If this point is contentious, though, let's spin off a separate issue for discussion.

So I was kind of under the impression you'd use a different decoder for MP3 than for other MPEG audio formats, and so it might be worth differentiating?

For MPEG audio in particular, this point may be moot. My naive understanding is that MP1, MP2, and MP3 have significant enough similarities that they could be decoded with the same decoder.

Anne van Kesteren · Answer 10 · Fri Sep 03 2021 16:26:24 GMT+0800 (China Standard Time)

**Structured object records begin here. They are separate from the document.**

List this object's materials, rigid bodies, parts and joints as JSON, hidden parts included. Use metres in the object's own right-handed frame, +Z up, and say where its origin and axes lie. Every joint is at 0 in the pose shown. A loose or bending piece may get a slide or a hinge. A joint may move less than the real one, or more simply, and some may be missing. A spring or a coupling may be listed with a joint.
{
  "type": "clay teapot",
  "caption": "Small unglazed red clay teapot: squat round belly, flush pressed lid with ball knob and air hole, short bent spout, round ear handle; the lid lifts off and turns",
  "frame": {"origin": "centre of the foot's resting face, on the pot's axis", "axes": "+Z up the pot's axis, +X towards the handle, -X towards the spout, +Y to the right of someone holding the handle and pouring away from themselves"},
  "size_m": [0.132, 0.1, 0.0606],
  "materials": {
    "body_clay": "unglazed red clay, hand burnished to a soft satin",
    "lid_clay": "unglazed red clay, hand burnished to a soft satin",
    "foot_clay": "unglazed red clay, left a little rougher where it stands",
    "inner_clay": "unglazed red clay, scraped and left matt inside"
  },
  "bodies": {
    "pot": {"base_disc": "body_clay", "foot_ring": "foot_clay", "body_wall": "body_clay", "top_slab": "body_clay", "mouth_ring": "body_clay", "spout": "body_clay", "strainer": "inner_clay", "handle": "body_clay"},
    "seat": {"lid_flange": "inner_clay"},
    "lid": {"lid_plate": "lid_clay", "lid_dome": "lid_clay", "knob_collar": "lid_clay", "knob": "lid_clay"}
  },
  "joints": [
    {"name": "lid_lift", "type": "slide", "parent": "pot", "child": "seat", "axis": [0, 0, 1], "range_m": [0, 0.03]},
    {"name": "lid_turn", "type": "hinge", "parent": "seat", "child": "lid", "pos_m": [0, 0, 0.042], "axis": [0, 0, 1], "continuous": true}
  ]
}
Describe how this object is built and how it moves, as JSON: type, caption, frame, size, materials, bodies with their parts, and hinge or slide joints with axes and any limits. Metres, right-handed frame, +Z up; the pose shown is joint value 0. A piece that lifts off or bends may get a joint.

There's two places where we have a need for sniffing in the web platform as I understand it:

Navigation. Here the point is to determine whether it's HTML, plain text, media, PDF, or a download. For media there is of course some decision about what decoder to use at some point, but the most important decision here is whether it will be send to the decoder at all.
Individual endpoints. Here it's mostly about documenting what decoders accept and should reject. We don't really care whether an implementation uses a single decoder for all of media or has separate pipelines for various media formats. That's indeed the realm of other specifications that define what a byte stream results in. (And note that often there is a step before invoking this in the individual endpoints where the MIME type is checked first. E.g., image/svg+xml is handled in a special manner in the image endpoint pipeline.)

And there will be a third: https://github.com/annevk/orb.

Gordon P. Hemsley · Answer 11 · Fri Sep 03 2021 19:54:02 GMT+0800 (China Standard Time)

That seems sufficient enough to spin off #152.

Gordon P. Hemsley · Answer 12 · Fri Sep 10 2021 05:55:39 GMT+0800 (China Standard Time)

I filed WebAudio/web-audio-api#1563 to get more clarity on that method.

Looking through that issue and what became of it, I've concluded that the current "MP3 without ID3" algorithm is misplaced, confusing, and potentially harmful. We should not be sniffing MP3 data so deeply in this context.